No, I wish to go into the personal issues that this last Presidential campaign caused for the author and why this book is not just another “my detestable President” sort of writing. While overall this is exactly what the title of the book is, I noticed as much the personal damage and what Wilson did to recover from the last election. This book is a part of that, but there was something else as well, Wilson underwent a deep change.
He saw his party damaged beyond repair as it shifted from values he grew up with all his, and happily helped to maintain into something akin to a certain viewpoint as noted by Godwin’s Law.
This is a book of rage. But it is also a book of showing the acceptance to what happened, and to moving on. This is a book about small men and women gaining great power, and honestly not knowing what to do with it. This is a book about men and women of great power, suddenly at a loss when that power shrinks down from values of a country to the desultory values of a single person.
There is still a great mystery left behind. We may never fully understand all the reasons why people he respected turned toward the winner with such depth that they would dismiss so many warning signs of doing such a thing. And he speaks of this.
But Wilson also shows us a small bit of what makes Washington DC the city that it is. Not in any particular detail, but the essence of power we’ve derided and yet wondered at is shown here. And most of all, Wilson shows his mistakes that he made himself. And he gives some advice to the opposite party. (I don’t agree with the idea he proposes, but keeping fiscal responsibility in ad hoc for a reborn ‘real’ conservative party is doable I suspect.)

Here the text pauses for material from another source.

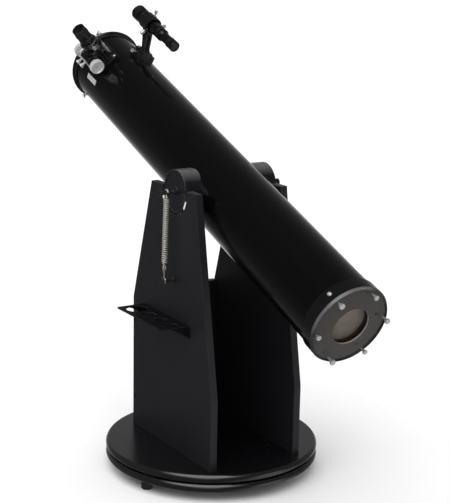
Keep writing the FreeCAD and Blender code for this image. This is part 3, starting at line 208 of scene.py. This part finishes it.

There is a sense of revenge here in this book, in the general feel of what he feels is coming. And he’s very honest with his views about that. And personally, I have no issue with the more specific personal revenge he carried out. (Read the book, it’s rather funny, and he done did good while he was at it.)
Overall, I think in terms of timing, this book came out at the right time. We needed a reminder of many of the messes we saw but forgot about in trying to keep up with the current administration’s ridiculous glorification of Donald Trump. If Rick Wilson had written this after all was said and done, it would not have come out with the same sense of emotions in the reading. At the very beginning, the sense of “I told you so!” would read too strongly.
As it is, that sense of such that he pushes forward with the very title is still fresh in the mind of the readers. It is because of this, I very much recommend Everything Trump Touches Dies to anyone even skirting the idea of understanding the United States of American politics in its current state.
As for the future of the party. The cynic in me does not see all his wishes come true. But if the Republican Party is ever to recover. Indeed, if the Democratic Party is ever to grow and change to more modern events, it will be due to people like Rick Wilson to show at least a modicum of a guiding light.